Diawali Penaklukan Damaskus
Pada masa pemerintahan Khalifah Umar bin Khattab (634-644), pengaruh Islam berhasil diperluas ke utara. Perluasan wilayah bahkan mencapai Damaskus, ibu kota negara Suriah saat ini, dan Baitul Maqdis, yang saat itu masih berada di bawah kekuasaan Kekaisaran Bizantium. Apabila membuka sejarahnya, peperangan antara tentara Bizantium dengan pasukan Islam sudah dimulai sejak Nabi Muhammad masih hidup. Sebelum membebaskan Baitul Maqdis, pada tahun 636, pasukan Islam di bawah pimpinan Khalid bin Walid melakukan pertempuran ke wilayah kekuasaan Kekaisaran Bizantium dan membuat Kota Damaskus takluk. Saat Kota Damaskus ditaklukkan, Khalifah Umar memberikan jaminan kepada para penduduknya berupa harta dan tempat ibadah dengan syarat mereka harus membayar upeti. Setelah penaklukan Damaskus, perluasan wilayah dilanjutkan pada tahun 637 ke Baitul Maqdis.
Baitul Maqdis dibebaskan oleh Umar
Penaklukan Baitul Maqdis dimulai dengan pengepungan Yerusalem yang dilakukan oleh Khalid bin Walid bersama pasukannya. Saat itu, ada Patriark Sophronius dan tentara Romawi yang berkuasa di Yerusalem. Ketika tentara Romawi melarikan diri ke Mesir, Patriark Sophronius sebagai petinggi umat Kristiani, berkata kepada Khalid bin Walid, Amru bin Ash, dan Abu Ubaidah, mengatakan dirinya mau berdamai, tetapi hanya jika Khalifah Umar datang langsung ke Yerusalem.

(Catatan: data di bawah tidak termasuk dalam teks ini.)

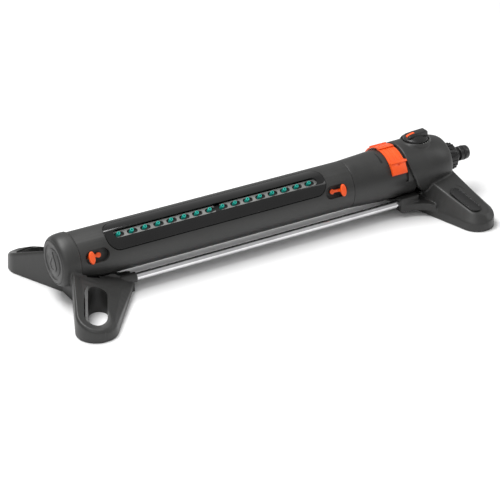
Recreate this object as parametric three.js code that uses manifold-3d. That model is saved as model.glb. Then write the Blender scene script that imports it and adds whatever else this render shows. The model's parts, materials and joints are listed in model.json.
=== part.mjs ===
// An oscillating garden sprinkler: a spray tube that rocks between two splayed feet, driven by a
// water turbine in the housing next to the hose inlet. Millimetres, +Z up. The tube runs along X,
// the hose joins at +X and the front of the sprinkler is -Y. Stations along X are counted from the
// outer face of the left end cap, and heights from the tube's axis, until the last lines set the
// assembly down on the ground with its footprint centred on the origin.

import * as THREE from "three";
import { mergeVertices } from "three/addons/utils/BufferGeometryUtils.js";
import Module from "manifold-3d";

const wasm = await Module();
wasm.setup();

// ---- Driving dimensions ------------------------------------------------------------------------

const GAP = 0.35; // clearance left between neighbouring pieces
const WALL = 2.8; // moulded wall of the feet and housings
const AXIS_HEIGHT = 47.5; // tube axis above the ground

const TUBE_LENGTH = 353;
const TUBE_RADIUS = 28.5;
const TUBE_WALL = 2.4;
const NOZZLE_TILT = THREE.MathUtils.degToRad(33.5); // spray line leans to the front at rest

const NOZZLES = 16;
const NOZZLE_PITCH = 16.4;
const NOZZLE_SHIFT = -1.7; // middle of the nozzle row from the tube's middle
const NOZZLE_TIP_RADIUS = 2;
const NOZZLE_ROOT_RADIUS = 2.3;
const JET_RADIUS = 0.6;
const SLOT_WIDTH = 10.4;

const PANEL_MARGIN = 10; // trim panel beyond the end of the nozzle slot
const PANEL_HALF_WIDTH = 17.2;
const PANEL_CORNER = 14;
const PANEL_THICKNESS = 1.5;
const PANEL_PROUD = 0.3;

const RING_LENGTH = 20; // left foot's ring round the tube's end
const RING_RADIUS = 30;
const CAP_RADIUS = 24.6;
const CAP_THICKNESS = 4;
const JOURNAL_RADIUS = 9;
const BUSH_WALL = 2.6;

const FOOT_SPREAD = 110; // from the tube's axis to the end of a foot's round tip
const LEFT_TIP_RADIUS = 23.5;
const LEFT_TIP_X = 7.5;
const LEFT_FOOT_DEPTH = 87; // station of the left foot's inner shoulder
const SLOT_HOLE_WIDTH = 21;
const SLOT_HOLE_LENGTH = 54;
const SLOT_RIM = 4;

const ROD_RADIUS = 4.5;
const ROD_WALL = 0.8;
const ROD_SPREAD = 24; // each rod's distance from the tube's middle plane
const ROD_DROP = 31.2; // rods below the tube's axis
const ROD_SOCKET = 16;

const GEARBOX_LENGTH = 87;
const GEARBOX_RADIUS = 31;

const HOUSING_LENGTH = 73; // from the mouth's lowest station to the back of the dome
const HOUSING_RADIUS = 35.3;
const RIGHT_TIP_RADIUS = 21.5;
const RIGHT_FOOT_REACH = 59.4; // from the housing's mouth to the right foot's tips
const EAR_LENGTH = 26;
const EAR_RADIUS = 8.5; // round each rod's end at the right foot

const KNOB_RADIUS = 15;
const KNOB_FIN_LENGTH = 30;
const KNOB_FIN_WIDTH = 9;
const KNOB_HEIGHT = 10.2;
const SPINDLE_RADIUS = 6;

const INLET_BORE = 7;
const INLET_RADIUS = 11.5;
const SPIGOT_RADIUS = 13;
const NUT_RADIUS = 16.5;
const NUT_LENGTH = 11.5;
const NUT_RIBS = 18;
const STEM_RADIUS = 8.8;
const STEM_LENGTH = 22.5;

const SLIDER_WIDTH = 21;
const SLIDER_THICKNESS = 1.2;
const SLIDER_HEIGHT = 4.6;
const FRONT_RIDGE = THREE.MathUtils.degToRad(45); // where each slider's ridge rests from the top
const REAR_RIDGE = THREE.MathUtils.degToRad(33);

const GEAR_MODULE = 0.9;
const DRIVE_TEETH = 24;
const PINION_TEETH = 9;
const WHEEL_TEETH = 20;
const GEAR_WIDTH = 3;
const PIN_RADIUS = 1.2;

const GRIP_REACH = 11; // lever pivot to the middle of its grip
const LEVER_REACH = 10; // lever pivot to the finger that moves its comb
const GRIP_SWEEP = TUBE_RADIUS + 5.8; // radius kept free for the grip as the tube swings

// ---- Stations that follow from them ------------------------------------------------------------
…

Umar bin Khattab pun memenuhi permintaan Patriark Sophronius.
Ia datang ke Yerusalem dengan pakaian yang sangat sederhana. Kesederhanaan itu membuat Sophronius kagum, karena Khalifah Umar dikenal sebagai pemimpin umat Islam yang disegani dan ditakuti. Setibanya Khalifah Umar di Yerusalem negosiasi damai dengan penduduk Baitul Maqdis pun dimulai. Perluasan wilayah Islam pada masa itu dimotivasi untuk membebaskan manusia dari kezaliman penguasa. Khalifah Umar berhasil membebaskan Baitul Maqdis dan seluruh penduduknya dari kezaliman penguasa Romawi, tanpa peperangan.

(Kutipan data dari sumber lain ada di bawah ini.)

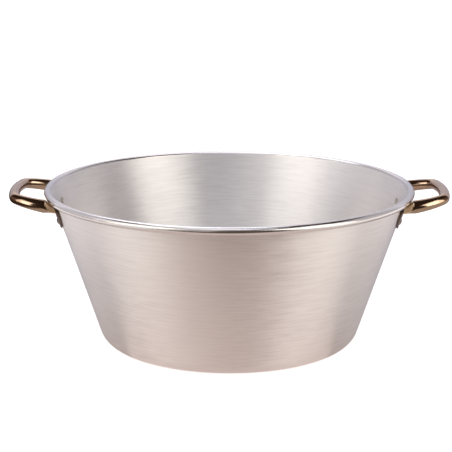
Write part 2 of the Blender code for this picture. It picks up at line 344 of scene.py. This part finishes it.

Jaminan Keselamatan Bagi Para Penduduk Baitul Maqdis
Selama proses penyerahan, Khalifah Umar bin Khattab memberikan jaminan perlindungan dan keamanan kepada orang Yahudi dan Kristen di Baitul Maqdis. Jaminan umar tersebut diucapkan di depan para sahabat, pasukan Islam, dan penduduk Baitul Maqdis. Jaminan perlindungan dan keamanan itu berlaku untuk diri mereka (individu), harta mereka, rumah, salib, gereja, dan semua tempat ibadah mereka. Artinya, gereja-gereja tidak akan dihuni, dihancurkan, atau diambil alih, umat Kristen dan Yahudi juga tidak akan dipaksa untuk mengubah agama mereka. Khalifah Umar tinggal di Baitul Maqdis selama beberapa hari.
Setelah itu, ia kembali ke Damaskus untuk menemui pasukannya yang bermarkas di sana
Kedamaian tercipta di Baitul Maqdis berkat kebijaksanaan pemimpin umat Islam, yang berjanji akan melindungi semua umat beragama di sana. Umat Islam, Nasrani, dan Yahudi dapat hidup berdampingan dan menggunakan tempat ibadahnya dengan leluasa tanpa gangguan. Sejak penaklukan Umar pada tahun 637 hingga 462 tahun berikutnya, umat Islam, Nasrani, dan Yahudi hidup berdampingan di Yerusalem. Yerusalem akhirnya ditaklukkan oleh tentara Salib pada masa Perang Salib I (1096-1102).